The Bakken formation in southeastern Saskatchewan and southwestern Manitoba is one of the few truly barefoot horizontal completions in the WCSB context, where some operators run horizontal laterals in the tight Bakken silicified siltstone without a production liner, relying on the formation's high UCS (greater than 100 MPa in the silicified facies) and its self-sustaining natural fracture network to maintain wellbore integrity over a 20 to 30-year production life. Bakken barefoot wells in the Weyburn-Estevan area have production histories spanning 20 years without observed borehole collapse events, validating the barefoot design for this specific formation and region. The same approach applied in the softer, clay-rich Queen Elizabeth facies of the Bakken in other areas would not be viable, illustrating that barefoot completion stability is a formation-specific assessment rather than a universal Bakken characteristic.

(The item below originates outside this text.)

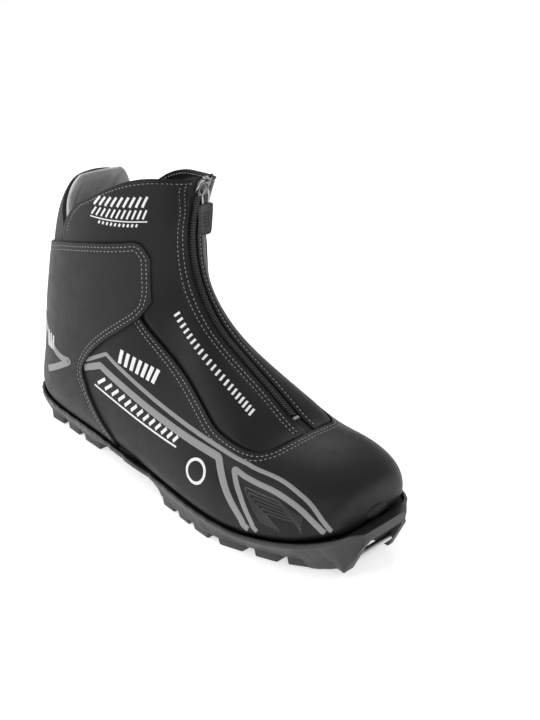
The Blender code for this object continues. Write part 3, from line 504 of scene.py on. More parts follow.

Regulatory and Abandonment Considerations
AER Directive 020 in Alberta and BC OGC Drilling and Production Regulation Section 44 in British Columbia impose specific requirements for wellbore abandonment that affect barefoot completions. A wellbore that was produced as a barefoot open-hole completion must be abandoned with cement plugs placed across the open-hole production interval to achieve the same zonal isolation that casing and cement would have provided had the well been completed conventionally. The abandonment cement volume required to fill a barefoot reef wellbore of 216 mm diameter and 100 m length is approximately 3.7 cubic metres of neat Class G cement, compared to the volume of annular space that would have been behind a production liner in the same interval (much less, since the liner would reduce the annular cross-section). The higher abandonment cement cost for a barefoot well (typically CAD 40,000 to CAD 80,000 more per open-hole interval than an equivalent cased interval abandonment) is a lifecycle cost that must be included in the capital budgeting for any barefoot completion design, offsetting a portion of the upfront completion cost saving.